Cuidado com o frio
Na vida de artista, os obstáculos quotidianos abundam e abrangem áreas diversas. Por exemplo, um pintor que seja pobre e se veja obrigado a alugar um sótão privado de luz natural, algures na Mouraria, para utilizar como atelier, ficará deveras surpreendido ao trazer os seus quadros - eventualmente naturalistas - à luz do dia e constatar que acabou de inventar uma variação sobre o estilo, a partir da redistribuição aleatória do pigmento. No caso dos guitarristas famosos, como eu, o grande trauma são as frieiras.
A frieira é uma coisa muito dolorosa que dá nas mãos. Eu dantes sofria imenso com frieiras. Chegava a ficar com os dedos seriamente gretados. Fazia-me muita impressão pisar uma corda e não conseguir soltar a mão em seguida, uma vez que as cordas se encaixavam nas fissuras dos meus dedos.
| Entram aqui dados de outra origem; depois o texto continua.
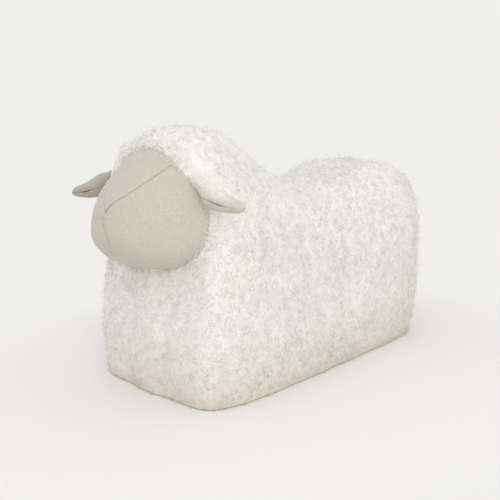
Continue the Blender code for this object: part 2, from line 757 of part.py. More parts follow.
def front_board_shape(clearance):
    """The board behind the chest, which goes on up into the head as a narrower, rounded tongue."""
    wide, neck = BOX_HALF_WIDTH + clearance, HEAD_BOARD_HALF_WIDTH + clearance
    shoulder, top = SEAT_BOARD_TOP - clearance, HEAD_BOARD_TOP + clearance
    half = [(wide, BOX_FLOOR - clearance), (wide, shoulder), (neck, shoulder)]
    for i in range(HEAD_BOARD_CORNER_STEPS + 1):
        turn = math.pi / 2 * i / HEAD_BOARD_CORNER_STEPS
        x = neck - HEAD_BOARD_CORNER * (1 - math.cos(turn))
        half.append((x, top - HEAD_BOARD_CORNER * (1 - math.sin(turn))))
    outline = half + [(-x, z) for x, z in reversed(half)]
    return prism_shape(outline, "Y", BOX_FRONT - clearance, BOX_FRONT + BOARD + clearance)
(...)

Principalmente nas cordas não-bordoadas, embora estas causassem menos dor. E o pior é que as frieiras acabavam por tornar-se chagas e estas, como sabem, têm líquidos variados e desinteressantes. Não sei se já experimentaram tocar em cordas lubrificadas, mas era exactamente o que me acontecia no tempo em que eu tinha frieiras com fluxo orgânico.
Para quem quiser experimentar a sensação de tocar com lubrificação, é untar o cordame com Vicks. Tentem depois interpretar concentradamente o Come As You Are e constatem como acaba por parecer tão difícil como assobiar o Voo do Moscardo, contra o vento, em pleno Cabo da Roca. Bom exercício!